このようなマスメディアのあり方は、明らかに報道機関の役割を逸脱しており、民主主義の危機であると思う。報道機関が政府与党の宣伝機関と化したときの恐ろしさは、亡国の戦争に突き進んだ昭和前半の歴史を見れば明らかだ。
また、自己の権力維持のため、報道機関に対し、私や民主党に対する中傷の情報を流し続けている人たちは、良心に恥じるところがないか、自分自身に問うてもらいたい。
報道機関には、冷静で公正な報道に戻られるよう切望する。
小沢氏が言い放った「民主主義の危機」、「自民党の情報を垂れ流し、報道機関が政府与党の宣伝機関と化した」とは。
自宅で新聞は3紙とっているのですが、朝日と日経の報道はどこが違っていたのか…読み比べができなかったのでネットでちょっと調べてみました。
朝日社説 「連立」打診―甘い誘惑にはご用心 2007年11月3日
毎日社説 大連立提案 民主党が拒否したのは当然だ 2007年11月3日
産経主張 党首会談 大連立の前に政策協調を 2007年11月3日
読売社説 党首会談 政策実現へ「大連立」に踏み出せ 2007年11月3日
日経社説 ねじれ国会揺さぶる首相の連立提案 2007年11月3日
特に際立ったのは読売新聞のこの記事
「民主党内、絶対まとめる」大連立は小沢氏が持ちかけ
この記事が小沢氏が言う「事実無根の報道がはんらんしている」ということになるのでしょうか。
業界のドン ナベツネさんですか…。
新聞業界でも10月1日に朝日、日経、読売による業務提携「ANY戦略」を打ち立てたから、政界も大連立を組めということ?
さらに、きょう放送の「時事放談(175回)」(TBS系ですが宮城では放送していません)に中曽根康弘元首相と読売グループの渡辺恒雄氏が出演して自民、民主の連立に言及しています。
小沢氏が言う「自己の権力維持のため、報道機関に対し、私や民主党に対する中傷の情報を流し続けている人たち」とは誰を指しているのかが何となく見えてきました。
2ちゃんねるでは大賑わい…
【政治】大連立協議の裏に読売の「ナベツネ」氏 混乱に拍車
【政治】「朝日新聞と日経新聞除いて中傷報道を行った」 小沢氏、会見でマスコミの報道姿勢を批判
などのスレッドが立ち、根強い朝日批判論者と読売(ナベツネ)の情報操作への批判などで盛り上がっているようですが、行き着く先はやはりマスゴミ批判へと…。

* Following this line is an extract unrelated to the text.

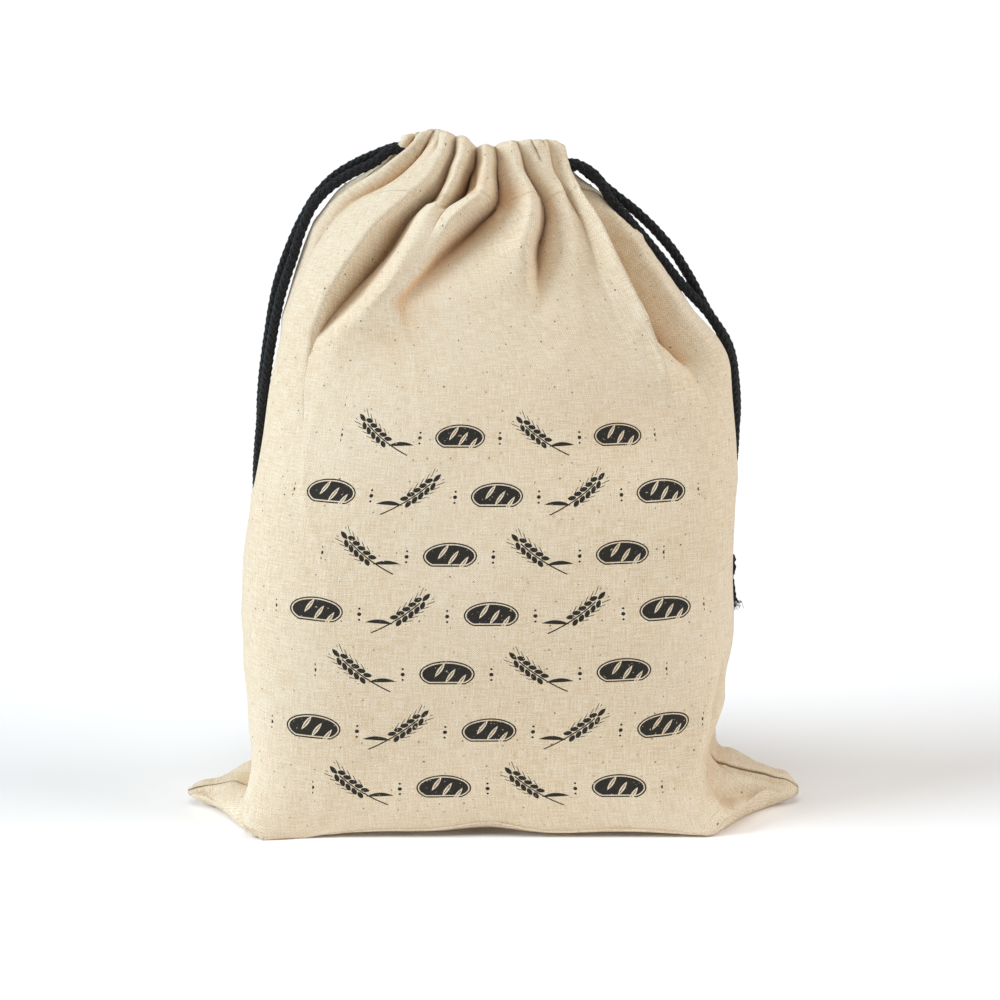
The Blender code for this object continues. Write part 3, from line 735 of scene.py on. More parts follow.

辞任会見の伝え方も比べてみるとオモシロイものです。辞任の理由だけを伝える新聞社と(マスコミへの)中傷報道への抗議も含めた会見全体を伝えた新聞社と…。
小沢氏が事実無根の報道をしていない?と述べた朝日新聞は全文掲載でしたが、その他は小沢氏が言い放った「中傷報道への抗議」には触る程度でした。
朝日 小沢氏「混乱にけじめ」 「報道に憤り」とも 会見全文
毎日 小沢代表辞意:安保政策転換、政策協議開始に値する
産経 小沢氏、党代表辞任を表明 「中傷報道に強い憤り」
読売 民主党の小沢代表、辞職願提出「党内混乱の責任取る」
日経 民主・小沢代表が辞意表明・連立巡り混乱、けじめ
今回の騒動を見ていると「政局を動かすため」に政治家向けに紙面をつくっているような感じがします。まだ政局を動かせる力が新聞にあると信じてやまない妖怪たちは読者のことなんて二の次なのだなぁと思ってしまいますね。
「社説」なんてもういらない。そんなことを考えさせられました。